Ils se sont récemment entendus sur la poursuite de la mission de l’émissaire international Lakhdra Brahimi, étant la dernière chance pour un règlement politique de la crise. Ils ont décidé de l’appuyer en dépit de la contestation de certains pays du Golfe et d’une grande partie de l’opposition syrienne.
Qu’en est-il de l’avenir?
Moscou réalise que l’armée syrienne est toujours capable de combattre. Elle ne renonce pas à ses conditions.
Washington est conscient de la force grandissante des groupes armés, ce qui le pousse à refuser de faire des concessions.
Cependant, celui qui suit de près les déclarations des deux parties, déduit que l’écart entre elles est plus réduit que dans le passé. Cet écart diminuera encore avec les nominations prévues au sein de l’administration de Barack Obama. Nul ne peut nier que John Kerry, secrétaire d’Etat pour les Affaires Etrangères, est l’un des connaisseurs de la Syrie et des moins enthousiastes à la guerre contre ce pays.
Un consensus autour de la Syrie est donc probable, mais aussi les autres possibilités en cas d’échec du règlement de la crise, dont la poursuite de la guerre et la gestion de la crise pour longtemps, la division de la Syrie en deux parties hostiles ou enfin le débordement de la guerre sur certains pays voisins…Le Liban sera alors la scène la plus fragile puisqu’il renferme des parties prêtes au combat. Peut-être ce combat sera requis, chaque fois que s’approcheront les échéances politiques ou bien pour les marquer ou pour les entraver si la situation syrienne le nécessitait.

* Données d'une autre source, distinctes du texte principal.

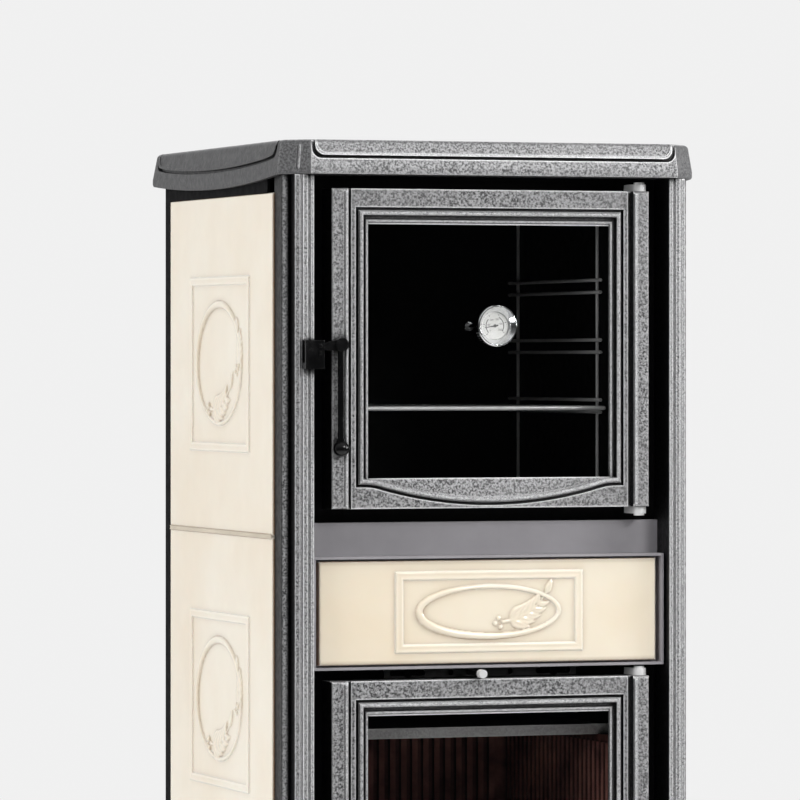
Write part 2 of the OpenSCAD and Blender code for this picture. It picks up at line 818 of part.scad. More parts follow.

En effet «la diplomatie des dépouilles» en cours actuellement entre le Liban et la Syrie, consistant à rapatrier les corps de Libanais tués lors de leur passage pour combattre en Syrie, cette diplomatie prouve que la politique de distanciation est similaire à plusieurs slogans libanais, inappliqués tout au long des dernières décennies.
Lorsque la Syrie témoigne de telles atrocités, aucune possibilité ne pourrait être écartée, y compris le débordement des combats sur les pays du voisinage.